Maybe this is where the watering down part of mainstreaming EA comes in. Sure, we might tap out early on Dustin Moskovitz-grade charities. But here are two somewhat different questions: would it be a net benefit to the world if annual charitable giving was 10% higher than it is today? And is current giving inefficient enough that we could raise the good done by at least 10% if resources were better allocated? I pulled the 10% figures out of nowhere, but the point is just that if you believe the world would be a better place with more and better charity, then that is an argument for mainstreaming EA. Diehard EAists might call this a very weak form of EA, and they'd be right. But scale matters.

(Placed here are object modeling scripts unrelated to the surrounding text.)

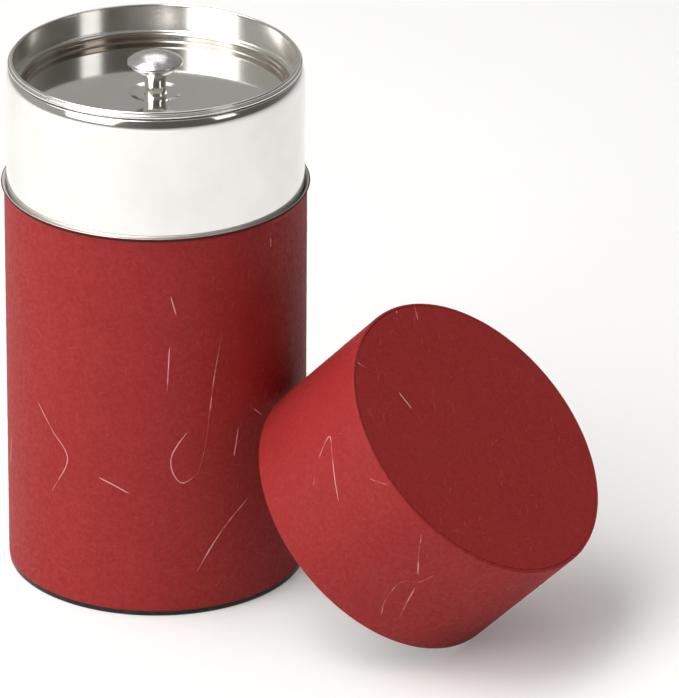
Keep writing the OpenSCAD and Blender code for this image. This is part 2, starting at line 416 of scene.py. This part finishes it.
def makeKnobAlloy():
    look = Shading("knobAlloy")
    grain = look.noise(2600, 4, 0.7)
    fleck = look.span(look.noise(1500, 2, 0.6), 0.35, 0.65)
    below = knobLook["turnedBelow"] * mm
    satin = look.span(look.height(), below, below + knobLook["turnedFade"] * mm)
    lathe = look.noise(60, 2, 0.5, 0, look.moved((0, 0, 0), (1, 1, 90)))
    rough = look.math("MULTIPLY", satin, look.span(grain, 0.3, 0.7, 0.10, 0.17))
    look.set(Metallic=1.0, Base_Color=look.mix(satin, knobLook["stem"], look.mix(fleck, *knobLook["head"])),
             Roughness=look.math("ADD", look.span(lathe, 0.3, 0.7, 0.05, 0.11), rough))
    look.bump(look.math("MULTIPLY", grain, satin), knobLook["relief"], 0.35)
    return look.material


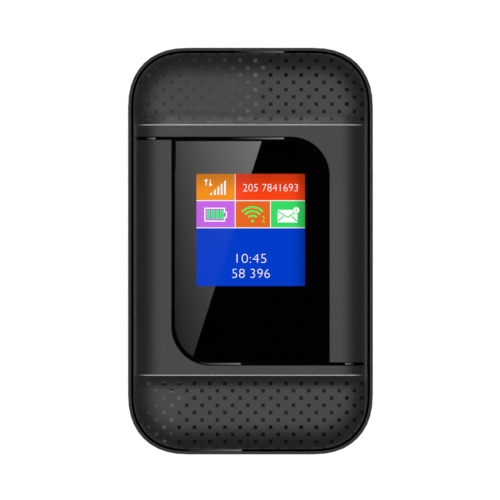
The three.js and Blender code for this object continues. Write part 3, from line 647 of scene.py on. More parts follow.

I think at scale, considerations I'd consider facile now, like "is charity really the most efficient thing" would become real live players. For example, I'm not sure throwing 100x times the amount of money into say, SF'a homelessness problem would help, it might literally be better to burn the money or spend it on video games! If you believe Bryan Caplan's myth of the rational voter's thesis that self interested voting would be better than what we have now, because at least one person benefits for sure in that circumstance, as opposed to programs now that benefit no one, you can imagine other similar signaling dynamics start to dominate. Not even going to start on the sheer amount of adversarial selection that would start happening, where honest charities would start losing out to outright fraudulent ones and so on.
I don't think I know when this would start happening, but I'd lower bound it at at least 3rd world NGO scale. I'd be surprised if the upper bound were above 10% of 1st world disposable income.
Neither of these are radical! It's called a tithe! Giving 10% of your income to your Church (i.e. THE charity that had a proven impact on people's lives) has been the standard for ~1500 years!
I think they lose the vast majority of people at the "altruism" part (esp. with the way it's usually operationalized), and criticisms around "effectiveness" are post hoc.